I still don't understand why int fahr = celsius / 5 * 9 + 32; works but not int fahr = 9/5 * celsius+32;
For the former, you probably declared celsius as a float or as a double, making the entire right side evaluate as such. Assuming you used float, it works out like this:
celsius / 5 * 9 + 32
(celsius / 5.0) * 9 + 32
(celsius / 5.0 * 9.0) + 32
(celsius / 5.0 * 9.0 + 32.0)
For the latter, 9/5 is integer arithmetic that evaluates to 1 before the rest of the math happens as floating point. In this case:
9 / 5 * celsius + 32
1 * celsius + 32 // Because of this, you get an incorrect answer
celsius + 32
celsius + 32.0
Note the the type of the left hand side is irrelevant; the right-hand side is evaluated without regard to that.
Update: You said celsius is an int, which means you just happened to get lucky and test with a value that is a multiple of 5, giving you a correct integer result to celsius / 5 before doing valid integer arithmetic for the rest of the statement. In your second example, being a multiple of 5 doesn't help you.

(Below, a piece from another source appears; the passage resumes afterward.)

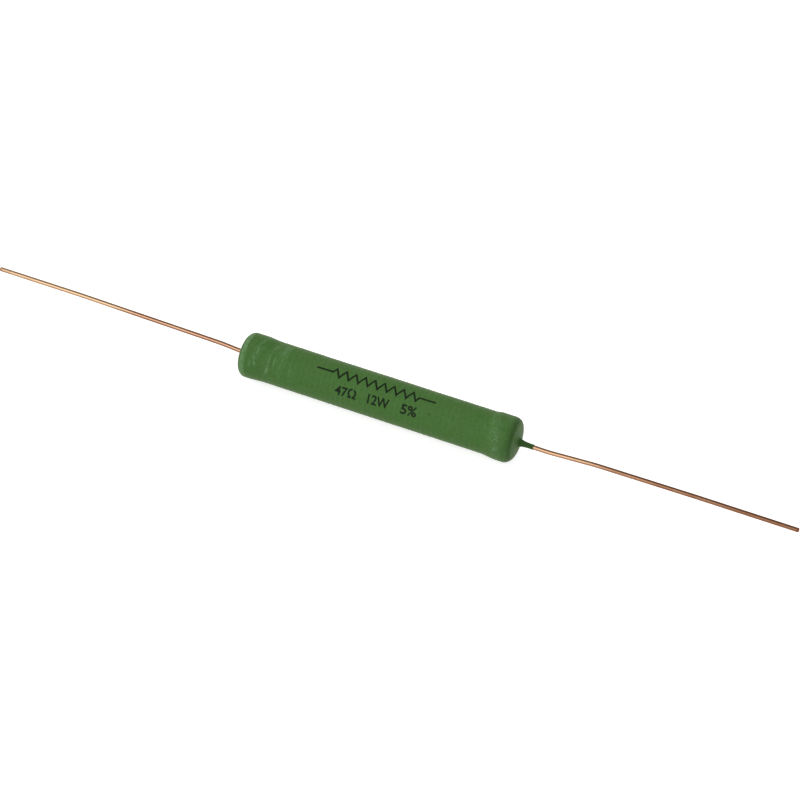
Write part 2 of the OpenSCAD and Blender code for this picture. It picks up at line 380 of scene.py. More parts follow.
class Finish(Nodes):
    """A procedural material under construction."""

    def __init__(self, name, **constants):
        self.material = bpy.data.materials.new(name)
        self.material.use_nodes = True
        super().__init__(self.material.node_tree)
        self.tree.nodes.clear()
        output = self.tree.nodes.new("ShaderNodeOutputMaterial")
        self.shader = self.tree.nodes.new("ShaderNodeBsdfPrincipled")
        self.tree.links.new(self.shader.outputs[0], output.inputs[0])
        for socket, value in constants.items():
            self.shader.inputs[socket.replace("_", " ")].default_value = value
        self.position = self.add("ShaderNodeTexCoord", {}, {}, "Object")

    def noise(self, scale, detail=3.0, roughness=0.5, vector=None):
        """Noise in 0..1 on object coordinates, or on the vector given."""
        return self.add("ShaderNodeTexNoise", {"noise_dimensions": "3D"}, {
            "Vector": vector or self.position, "Scale": scale, "Detail": detail,
            "Roughness": roughness})

    def streaks(self, along, across, detail=2.0):
        """Noise drawn out one way, from its scale along X and its scale across it."""
        drawn_out = self.add("ShaderNodeMapping", {"vector_type": "POINT"},
                             {"Vector": self.position, "Scale": (along, across, across)})
        return self.noise(1.0, detail, vector=drawn_out)

    def attribute(self, name):
        """A number stored on the mesh's vertices."""
        return self.add("ShaderNodeAttribute", {"attribute_name": name}, {}, "Fac")

    def mix(self, share, first, second):
        """Mix of two colours, each a socket or a linear colour."""
        inputs = {0: share, 6: self.colour(first), 7: self.colour(second)}
        return self.add("ShaderNodeMix", {"data_type": "RGBA"}, inputs, 2)

    @staticmethod
    def colour(value):
        """A colour with its alpha, or the socket as it is."""
        return value if isinstance(value, Sock) else (*value, 1.0)

    def bump(self, height, strength, distance):
        """Bump from a height in 0..1 that stands for the distance given."""
        return self.add("ShaderNodeBump", {}, {
            "Height": height, "Strength": strength, "Distance": distance})

    def finish(self, **links):
        """Links the sockets that vary and returns the material."""
        for socket, value in links.items():
            self.tree.links.new(value.socket, self.shader.inputs[socket.replace("_", " ")])
        return self.material


def settle(piece, material, slot, *nodes):
    """Gives a finished piece its material and its body, and hides the nodes that it stands for. Its
    slot is not used.
    """
    piece.data.materials.clear()
    piece.data.materials.append(material)
    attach(piece, "root")
    if nodes:
        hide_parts(*nodes)


def dress_node(node, material):
    """Gives a CAD node its material and leaves its shape alone."""
    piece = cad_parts[node]
    piece.data.materials.clear()
    piece.data.materials.append(material)


# Angles about X, from +Y towards +Z: of the side of the barrel that faces the camera, and of lines
# near its upper and its lower outline in the photograph's view
FACING = math.radians(132.0)
UPPER_OUTLINE = FACING - math.radians(70.0)
LOWER_OUTLINE = FACING + math.radians(60.0)

# A distance past the start of a corner, for places that no mark of the corner reaches
PAST_ALL = 9.0 * MM


def coat_swell(coat, side, x, angle):
    """Share of the swelling: 0 on the barrel, 1 over the cap on that side.

    It rises as a smooth step of the distance from the middle. Both ends of the step shift by a
    cosine of the angle, because the coat flares early and gently on one side and late on another.
    """
    upper = nearness(angle, UPPER_OUTLINE)
    if side == LEFT:
        start, full = coat.left_start - 1.2 * MM * upper, coat.left_full - 1.3 * MM * upper
    else:
        start, full = coat.right_start + 0.8 * MM * upper, coat.right_full - 1.4 * MM * upper
    return smooth(start, full, side * x)


def coat_radius(coat, x, angle):
    """Radius of the barrel with its two swellings, before ridges and unevenness."""
    left = coat_swell(coat, LEFT, x, angle) * (coat.left_r - coat.barrel_r)
    right = coat_swell(coat, RIGHT, x, angle) * (coat.right_r - coat.barrel_r)
    return coat.barrel_r + left + right


def ridge_crests(pitch, x, angle):
    """Crests over the turns, 0 to 1.

    A crest is (1 + cos(2 pi x / pitch - angle)) / 2, squared to narrow it. It dies away over the
    caps and in slow patches where the coat lies thicker.
    """
    crest = nearness(2.0 * np.pi * x / pitch, angle) ** 2
    over_winding = 1.0 - smooth(20.0 * MM, 23.5 * MM, np.abs(x))
    return crest * over_winding * (0.6 + 0.4 * wave(x, angle, 5, 9.0 * MM))


def coat_relief(coat, pitch, x, angle):
    """Height above the smooth coat: the crests over the turns, and two slow waves."""
    uneven = wave(x, angle, 11, 16.0 * MM) + 0.35 * wave(x, angle, 12, 4.0 * MM)
    return coat.ridge * ridge_crests(pitch, x, angle) + coat.unevenness * uneven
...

In any case, now you know why you got lucky, but the linked question gives you the answer to what you actually need to to do have a formula that works when celsius isn't a multiple of 5: use floating point math, as demonstrated in all of the answers there.
The type of each expression or subexpression is (in most cases) evaluated without regard to the context in which it appears.
In this declaration:
double x = 9 / 5;
the initialization expression is 9 / 5; it consists of two int expressions and a division operator. Since the operands of / are of type int it's an int division, resulting in an int value. Since integer division truncates, the result is 1, of type int.
The result of that expression is then used to initialize x. Since x is of type double, the value is implicitly converted from int to double, resulting in x holding the value 1.0.
If you want the value of x to be 1.8, you need to do floating-point division, which means you need floating-point operands. The simplest and clearest way to do this is:
double x = 9.0 / 5.0;
There are several other (IMHO less clear) approaches. If a / operator has two operands, one of type int and one of type double, the int operand is promoted to double, so either of these will also set x to 1.8:
double x = 9.0 / 5;
/* or */
double x = 9 / 5.0;
But be careful with this approach:
double y = 9 / 5 / 3.0;
This is equivalent to:
double y = (9 / 5) / 3.0;
which computes 9 / 5 as an int, yielding 1, then promotes that result to double and divides it by 3.0, yielding 0.333333333.
The point is that the context of an expression does not impose a type on the expression or its operands; the expression is evaluated as if it were isolated, and then the result may be converted depending on its context.